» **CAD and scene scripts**
※
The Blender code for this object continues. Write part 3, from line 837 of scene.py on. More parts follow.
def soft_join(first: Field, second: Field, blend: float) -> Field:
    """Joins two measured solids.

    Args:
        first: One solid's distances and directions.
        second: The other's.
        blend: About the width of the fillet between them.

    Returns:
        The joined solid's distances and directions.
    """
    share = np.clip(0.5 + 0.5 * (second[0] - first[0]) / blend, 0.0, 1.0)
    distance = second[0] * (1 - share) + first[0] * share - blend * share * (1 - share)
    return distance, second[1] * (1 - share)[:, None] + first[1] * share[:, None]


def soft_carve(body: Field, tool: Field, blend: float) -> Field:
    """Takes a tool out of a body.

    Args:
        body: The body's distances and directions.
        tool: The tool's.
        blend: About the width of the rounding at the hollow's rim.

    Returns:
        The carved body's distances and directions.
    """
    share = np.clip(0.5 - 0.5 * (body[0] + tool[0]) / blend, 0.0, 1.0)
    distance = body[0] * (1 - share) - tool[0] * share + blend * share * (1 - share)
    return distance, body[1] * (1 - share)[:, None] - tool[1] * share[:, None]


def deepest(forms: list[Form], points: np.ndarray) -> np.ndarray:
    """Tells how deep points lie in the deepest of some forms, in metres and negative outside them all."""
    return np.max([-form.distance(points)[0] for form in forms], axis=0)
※
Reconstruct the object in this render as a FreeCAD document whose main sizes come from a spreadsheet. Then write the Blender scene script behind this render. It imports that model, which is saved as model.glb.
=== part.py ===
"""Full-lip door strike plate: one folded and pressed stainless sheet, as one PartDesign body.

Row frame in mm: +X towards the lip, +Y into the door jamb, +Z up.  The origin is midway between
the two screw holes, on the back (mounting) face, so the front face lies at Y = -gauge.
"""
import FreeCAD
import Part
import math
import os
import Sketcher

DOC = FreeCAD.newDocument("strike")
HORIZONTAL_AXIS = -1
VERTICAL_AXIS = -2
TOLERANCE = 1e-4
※
» **What is needed**
Which lines hold the string "object"? Copy all of them from the data above.

» **Exercise output**
The Blender code for this object continues. Write part 3, from line 837 of scene.py on. More parts follow.
Reconstruct the object in this render as a FreeCAD document whose main sizes come from a spreadsheet. Then write the Blender scene script behind this render. It imports that model, which is saved as model.glb.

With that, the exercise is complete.